Photos by Gary Magill
The last time I saw Delorean play, I was huddled underneath a humid tent at FYF in Los Angeles. This was last summer, and the space was so smoke-riddled, Delorean was shrouded in a hazy red brume and the violet disco ball collective hanging from the ceiling reflected the shooting stage beams. The acoustics were terrible, but no one really cared—Delorean makes dance tracks. As long as you can hear the beat and the rush of synths, does anyone really give a shit about the quality of acousmatic delivery?
Delorean, which goes by @DELOREANDANZ on Twitter (“tanz” is German for “dance”, so maybe that’s a reference to something, I don’t know) doesn’t talk much onstage. There isn’t really a need for it once they start playing. That absence of communication is either a mark of self-involvement, or proof that they’re finely-tuned enough to do without it. (I prefer to believe it’s the former.)

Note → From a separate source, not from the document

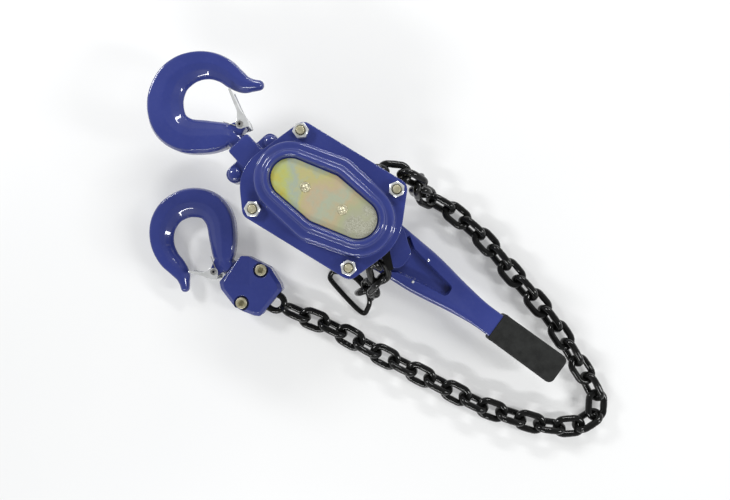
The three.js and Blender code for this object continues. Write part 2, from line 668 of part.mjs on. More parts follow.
function makeGrip() {
  const half = GRIP_WIDTH / 2;
  const outline = roundedRectangle(GRIP_START, GRIP_END, half, 7);
  const socket = box(GRIP_START - 5, 330.4, -15.9, 15.9, TONGUE_Z[0] - 0.4, TONGUE_Z[1] + 0.4);
  return cut(chamferedPrism(outline, ...GRIP_Z, 3.5, 2), socket);
}

// Direction knob under the lever: a thumb disc with a pointer, its spindle through the shell.
function makeSelectorKnob() {
  const pointer = roundedShape([[-11, -9, 4], [20, -5, 4.5], [20, 5, 4.5], [-11, 9, 4]]);
  const disc = chamferedPrism(circleShape(13.5), 22, 33.5, 1, 9);
  return join(disc, chamferedPrism(pointer, 18, 27, 1, 2), rod(6.3, 30, 40));
}

// Two-nosed pawl on the knob's spindle; both noses clear the change gear in neutral.
function makeSelectorPawl() {
  const shape = roundedShape([[-46, -17, 1.5], [-42, -22, 1.5], [-8, -13, 5], [12, -5, 5],
    [12, 5, 5], [-8, 13, 5], [-42, 22, 1.5], [-46, 17, 1.5], [-37, 0, 12]]);
  return prism(shape, 43, 53, 2);
}

function addLever() {
  const atLever = (body) => place(body, [0, 0], LEVER_ANGLE);
  addNode('hand_wheel', makeHandWheel(), BLUE);
  addNode('lever_upper_shell', atLever(makeUpperShell()), BLUE);
  addNode('lever_lower_shell', atLever(makeLowerShell()), BLUE);
  addNode('lever_grip', atLever(makeGrip()), RUBBER);
  addNode('selector_knob', atLever(makeSelectorKnob().translate([SELECTOR_X, 0, 0])), BLACK_PLASTIC);
  addNode('selector_pawl', atLever(makeSelectorPawl().translate([SELECTOR_X, 0, 0])), STEEL);
}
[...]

Each member was collectively in their own world. The keyboardist Unai Lazcano (wearing a shirt donning the name of their own record label, True Panther—do with that what you will) had so much energy I thought he might shove his board off the stage, and I’m not sure why, but someone placed a tiny robot in front of him mid-set. That was sort of the nature of the show—it was an absurdist, just-because dance party.
Delorean’s releases (last year’s Apar, and even more so in 2010’s Subiza) were dabbed in black glitter—resplendent and shiny, but in a dark way, and the live show carried that sentiment throughout. Could the audience hear everything that vocalist Ekhi Lopetegi sang? Nope, but that doesn’t really matter—it sounded shiny and fun and everyone was dancing.
The last pre-encore song was Subiza’s glossiest moment—“Stay Close”. When Delorean played this track at FYF, I couldn’t make out anyone’s faces in the aggressive crimson stagelights, but like last night, it was a sweaty dance party.